● **What you need to do**: Lift out, unaltered, the lines of the material below between the line holding "Model this object" and the line holding "of the frame.", counting both.

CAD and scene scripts

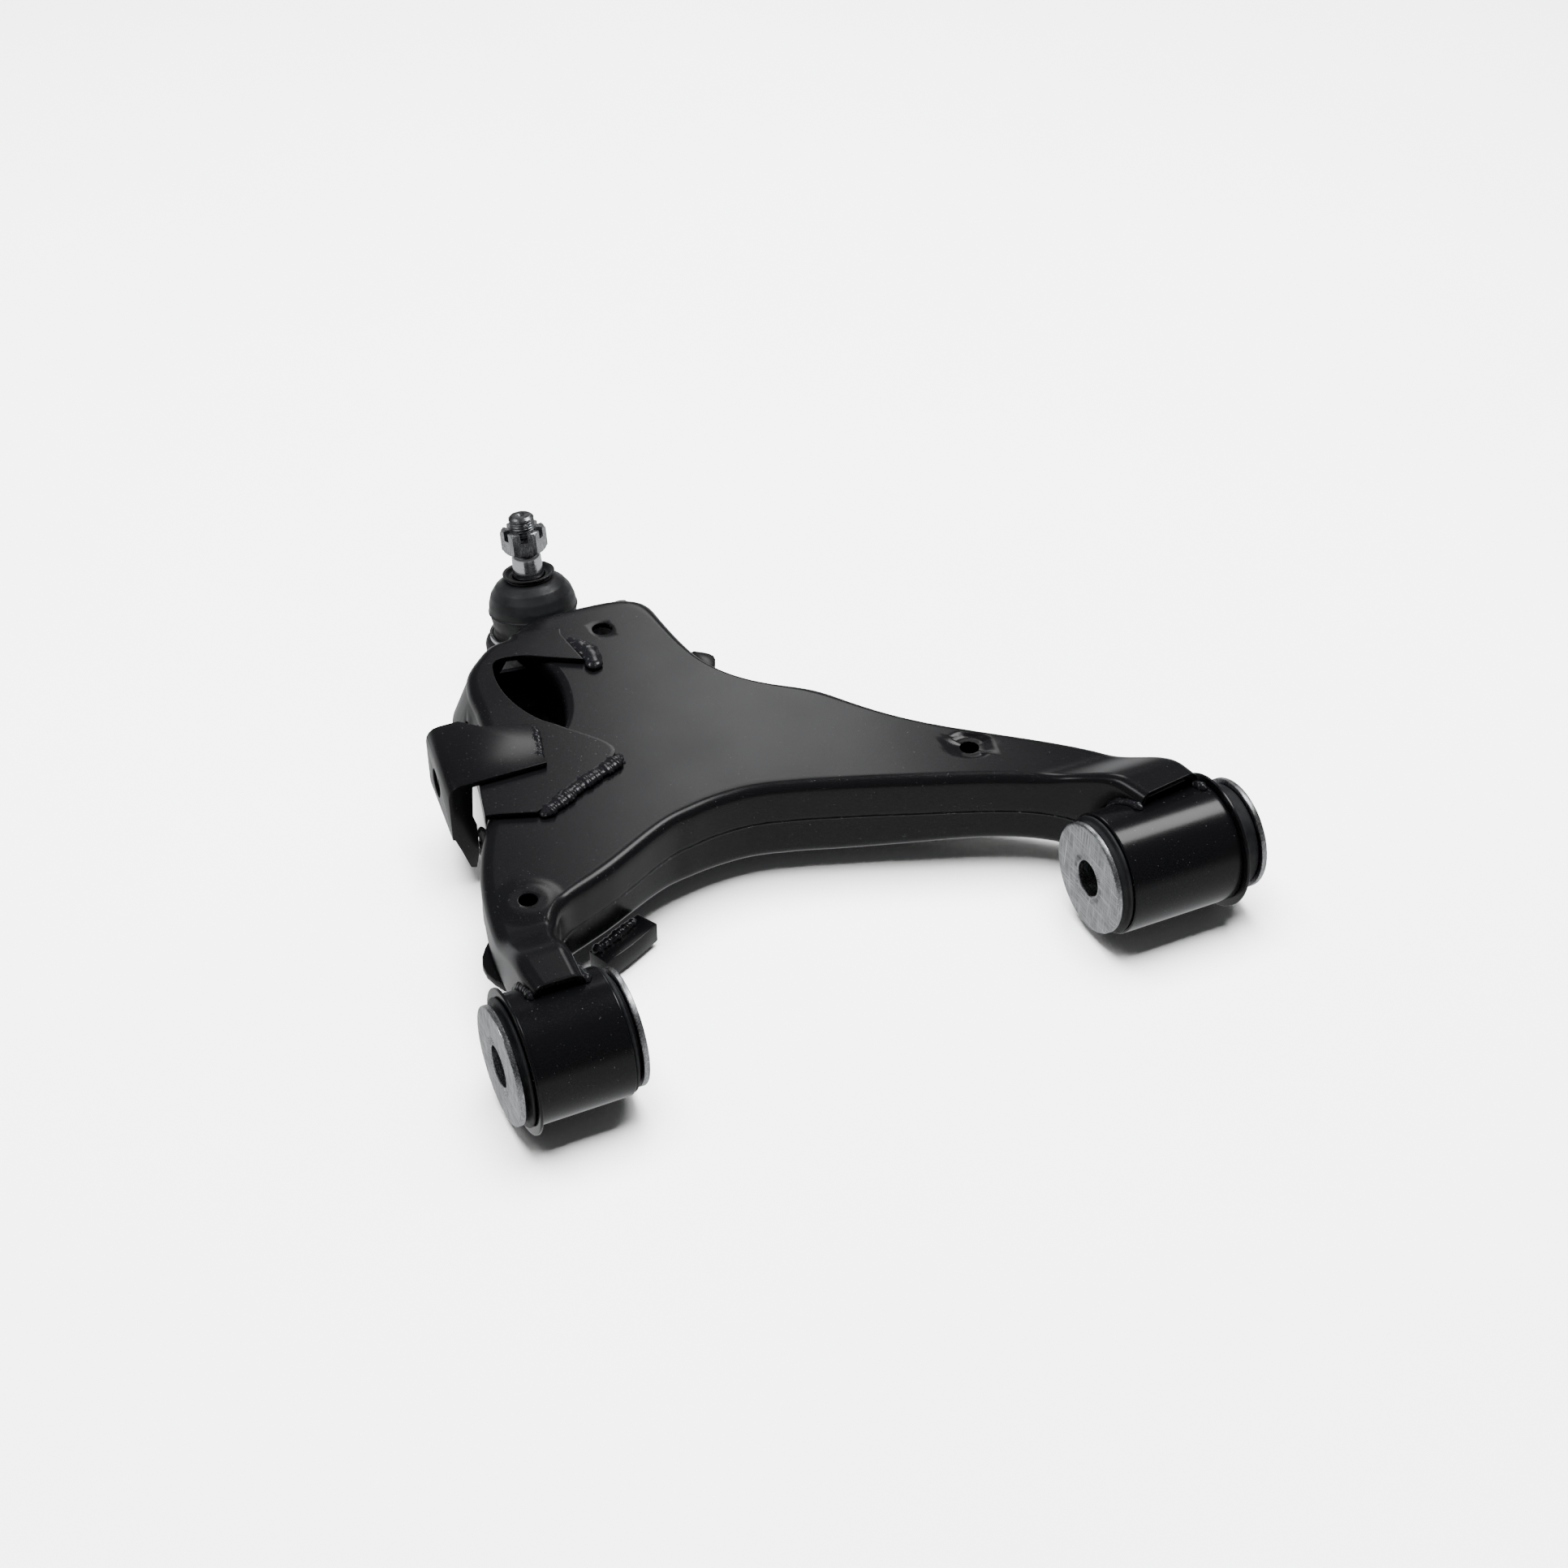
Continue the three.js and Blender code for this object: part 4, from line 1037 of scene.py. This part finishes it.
    def boot(self):
        """Dust boot: a nearly straight skirt, a squat dome above the mould line, and a flared lip."""
        seam = EQUATOR_R
        boot_part("boot_skirt_moulded",
                  [(21.8, 9.4), (23.9, 9.4), (23.9, 12.8), (22.8, 14.0), (22.9, 16), (23.7, 20.5),
                   (seam - 0.6, EQUATOR - 0.9), (seam, EQUATOR - 0.4), (seam, EQUATOR),
                   (seam - 2, EQUATOR), (22.0, 19), (21.8, 14), (21.8, 9.4)])
        boot_part("boot_dome_moulded",
                  [(seam, EQUATOR), (seam, EQUATOR + 0.4), (seam - 0.5, EQUATOR + 0.9), (24.1, 30),
                   (22.5, 35), (19.4, 39.4), (15.4, 42.2), (12.8, 43.2), (11.6, 42.8), (12.6, 41),
                   (16.8, 38.2),
                   (20.4, 34.2), (22.4, 29.8), (23, EQUATOR), (seam, EQUATOR)])
        turned("boot_lip_moulded",
               [(9.2, 42.6), (12.6, 42.8), (12.2, 43.9), (13.6, 45.0), (BOOT_LIP_R, 46.3), (14.2, 46.8),
                (12.6, 46.3), (11.4, 44.9), (10.6, 44.5), (9.2, 44.7)], "boot", "boot_swing",
               place_joint, fillet=0.35)


# ---- welds ----
def edge_path(points, stations, distance, side, z, count=160):
    """Places along an edge line between two stations, at one height."""
    t = np.linspace(stations[0], stations[1], count) / LAST
    plan = inset(points, t, np.full(count, float(distance)), side)
    return np.concatenate([plan, np.full((count, 1), float(z))], 1)


def outward(points, stations, side, tilt, count=160):
    """Unit directions that point away from the wall on that side, tipped down by the tilt."""
    outer, edge = (edge_path(points, stations, distance, side, 0, count) for distance in (-1, 0))
    far = outer - edge
    far[:, 2] = tilt
    return far / np.linalg.norm(far, axis=1, keepdims=True)


def lay(name, plan, z, width, height, pitch, depth=0.28):
    """A bead along plan points at one height, which faces up."""
    path = np.column_stack([plan, np.full(len(plan), z)])
    bead(name, path, np.repeat([[0.0, 0.0, 1.0]], len(plan), 0), width, height, pitch, depth)


def tube_joint(x, y0, y1, count=60):
    """Places along the top of a bush tube at one X, from one Y to another, with their normals."""
    y = np.linspace(y0, y1, count)
    z = np.sqrt((TUBE_R + GAP) ** 2 - y ** 2)
    xs = np.interp(y, [min(y0, y1), max(y0, y1)], x if y0 < y1 else x[::-1])
    normal = np.stack([0 * y, y, z], 1) / (TUBE_R + GAP)
    return np.stack([xs, y, PIVOT_Z + z], 1), normal


class ARM_OT_welds(bpy.types.Operator):
    """Lays the weld beads: the shells' seams, the bush tubes, the plate, the bracket, the gusset and the
    housing, and the spatter.
    """
    bl_idname = "arm.welds"
    bl_label = "Welds"

    def execute(self, context):
        width = settings().bead
        inner, outer = STATIONS[:, 0], STATIONS[:, 1]
        seams = {"inner": (inner, (3.2, 32.4), 1, 2.6, 0.6),
                 "inner_edge": (inner, (3.6, 32.0), 1, 0.1, 0.1),
                 "outer_front": (outer, (2.6, 6.8), -1, 2.6, 0.6),
                 "outer_rear": (outer, (20.2, 32.5), -1, 2.6, 0.6)}
        for name, (line, stations, side, distance, drop) in seams.items():
            share, height = (0.24, 0.5) if distance < 1 else (0.5, 0.9)
            bead(f"seam_weld_{name}", edge_path(line, stations, distance, side, SEAM_Z - drop),
                 outward(line, stations, side, -0.35), width * share, height, 1.6)
        lap = TOP_Z + GAP
        diagonal = spline(HOOP_INNER, np.linspace(-0.004, 0.182, 60)) + [1.2, -2.0]
        lay("plate_weld", diagonal, lap + 1.2, 9.0, 2.6, 2.4, depth=0.1)
        flange = np.array([[83.5, 166.5], [86.5, 174], [88.5, 183], [90, 189.5], [89, 195]])
        lay("bracket_weld", spline(flange, np.linspace(0, 1, 50)), lap + 4.2, 5.0, 2.4, 2.7)
        web = np.array([[49.3, 158.5, 37], [50.3, 161.5, 30], [51, 163, 21], [51.3, 164, 11.5]])
        bead("bracket_web_weld", web, np.repeat([[-0.9, -0.4, 0.0]], 4, 0), 7.5, 2.6, 3.0)
        hoop = np.array([[138, 231], [141, 238], [141.5, 247], [138.5, 256], [135, 263]], float)
        lay("hoop_end_weld", spline(hoop, np.linspace(0, 1, 50)), lap + 1.2, 10.5, 2.8, 60, depth=0.0)
        for side, (left, right) in {"front": ((19.5, 20.0), (46.0, 46.8)),
                                    "rear": ((330.0, 334.5), (366.0, 371.0))}.items():
            for where, span in (("left", left), ("right", right)):
                x = span[::-1] if side == "rear" else span
                path, normal = tube_joint(np.array(x), 2.5, 29.0)
                bead(f"{side}_tube_weld_{where}", path, normal, width, 2.4, 2.4)
        gusset = edge_path(inner, (6.95, 8.9), 0.6, 1, PAN_Z - 0.2)
        bead("gusset_weld", gusset, outward(inner, (6.95, 8.9), 1, 1.2), 5.5, 3.0, 3.1)
        self.housing()
        self.spatter()
        return {"FINISHED"}

    def housing(self):
        """Bead round the housing where the lower shell meets it."""
        a = np.radians(np.linspace(212, 322, 120))
        z = -4 + 1.2 * np.sin(a * 3)
        path = np.stack([(HOUSING_R + 0.8) * np.cos(a), (HOUSING_R + 0.8) * np.sin(a), z], 1)
        normal = np.stack([np.cos(a) * 0.2, np.sin(a) * 0.2, 0 * a + 1], 1)
        world = (place_joint(path) - ORIGIN) / MM
        bead("housing_weld", world, normal @ LEAN.T, 6, 2.6, 2.6)

    def spatter(self):
        """Small droplets of weld spatter on the plate and inside the pocket, as flattened spheres."""
        spots = np.array([[109, 167, 59.0, 0.9], [113, 166, 59.0, 0.6], [62, 205, 61.8, 0.5],
                          [66, 208, 61.9, 0.6], [73, 203, 61.9, 0.7], [124, 152, 59.0, 0.5],
                          [120, 214, 42, 1.6], [121.5, 222, 30, 1.2], [119, 209, 34, 1.3],
                          [121, 219, 38, 1.1], [238, 66, 36, 1.0], [90, 186, 65.2, 0.7]])
        a, b = np.meshgrid(circle(14),
                           np.linspace(0, math.pi, 9), indexing="ij")
        ball = np.stack([np.sin(b) * np.cos(a), np.sin(b) * np.sin(a), 0.75 * np.cos(b)], -1)
        grids = [(place(spot[:3] + ball * spot[3]), grid_faces(14, 9, close_n=True)) for spot in spots]
        piece("weld_spatter", grids, "weld", sharp_deg=60)


# ---- the panel and the run ----
OPERATORS = (ARM_OT_stage, ARM_OT_upper_shell, ARM_OT_lower_shell, ARM_OT_strut_pocket, ARM_OT_plates,
             ARM_OT_bushes, ARM_OT_ball_joint, ARM_OT_welds)


class ARM_PT_panel(bpy.types.Panel):
    bl_idname = "ARM_PT_panel"
    bl_label = "Control arm"
    bl_space_type = "VIEW_3D"
    bl_region_type = "UI"
    bl_category = "Arm"

    def draw(self, context):
        for name in ArmSettings.__annotations__:
            self.layout.prop(context.scene.arm_settings, name)
        for operator in OPERATORS:
            self.layout.operator(operator.bl_idname)


CLASSES = (ArmSettings, *OPERATORS, ARM_PT_panel)


def register():
    for cls in CLASSES:
        bpy.utils.register_class(cls)
    bpy.types.Scene.arm_settings = bpy.props.PointerProperty(type=ArmSettings)


def unregister():
    del bpy.types.Scene.arm_settings
    for cls in reversed(CLASSES):
        bpy.utils.unregister_class(cls)


def main():
    register()
    bpy.ops.arm.stage()
    bpy.ops.arm.upper_shell()
    bpy.ops.arm.lower_shell()
    bpy.ops.arm.strut_pocket()
    bpy.ops.arm.plates()
    bpy.ops.arm.bushes()
    bpy.ops.arm.ball_joint()
    bpy.ops.arm.welds()


if __name__ == "__main__":
    main()
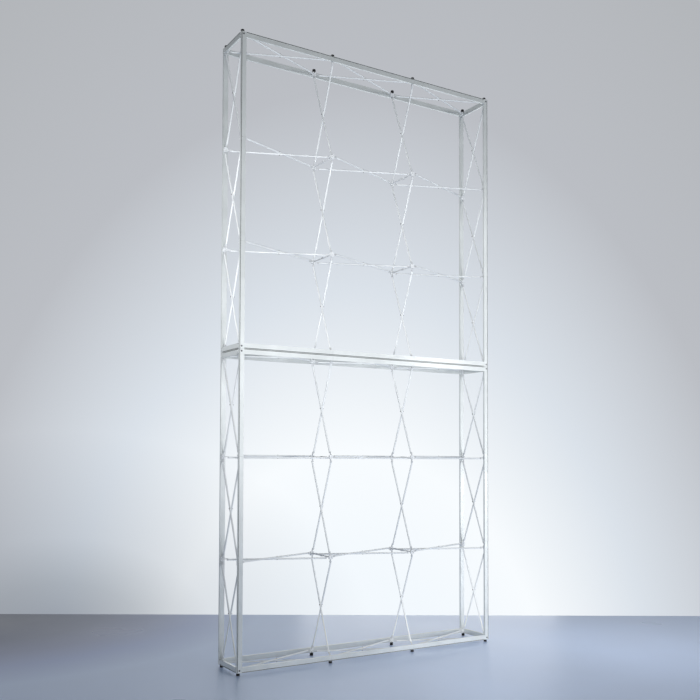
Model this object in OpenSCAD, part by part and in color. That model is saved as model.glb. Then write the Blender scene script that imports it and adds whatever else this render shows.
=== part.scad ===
// Two stacked pop up display frames with fabric channel bars.
// Millimetres. X runs along the wall, -Y is the front, +Z is up.
// The origin is on the floor under the middle of the frame.

/* [Frame] */
// Hub to hub distance across and up the wall
bay = 735; // [600:5:900]
// Distance between the front and the back hub planes
hub_gap = 285; // [240:5:340]
// Gap between the lower and the upper frame
stack_gap = 1; // [0.5:0.5:8]

/* [Channel bars] */
// Width of a bar's face
bar_w = 38; // [34:1:40]
// Distance from a bar's outer edge to the hubs' centre line
edge = 17; // [16:0.5:19]
// Depth of a bar behind its face
bar_d = 15; // [13:0.5:20]
// Wall thickness of the bar
bar_wall = 1.8; // [1.4:0.1:2.2]
// Width of the fabric groove
groove_w = 3.6; // [2.8:0.1:4]
// Depth of the fabric groove
groove_d = 11; // [8:0.5:12]
// Seam between two lengths of a bar
seam = 0.5; // [0.2:0.1:1]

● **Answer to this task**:
Model this object in OpenSCAD, part by part and in color. That model is saved as model.glb. Then write the Blender scene script that imports it and adds whatever else this render shows.
=== part.scad ===
// Two stacked pop up display frames with fabric channel bars.
// Millimetres. X runs along the wall, -Y is the front, +Z is up.
// The origin is on the floor under the middle of the frame.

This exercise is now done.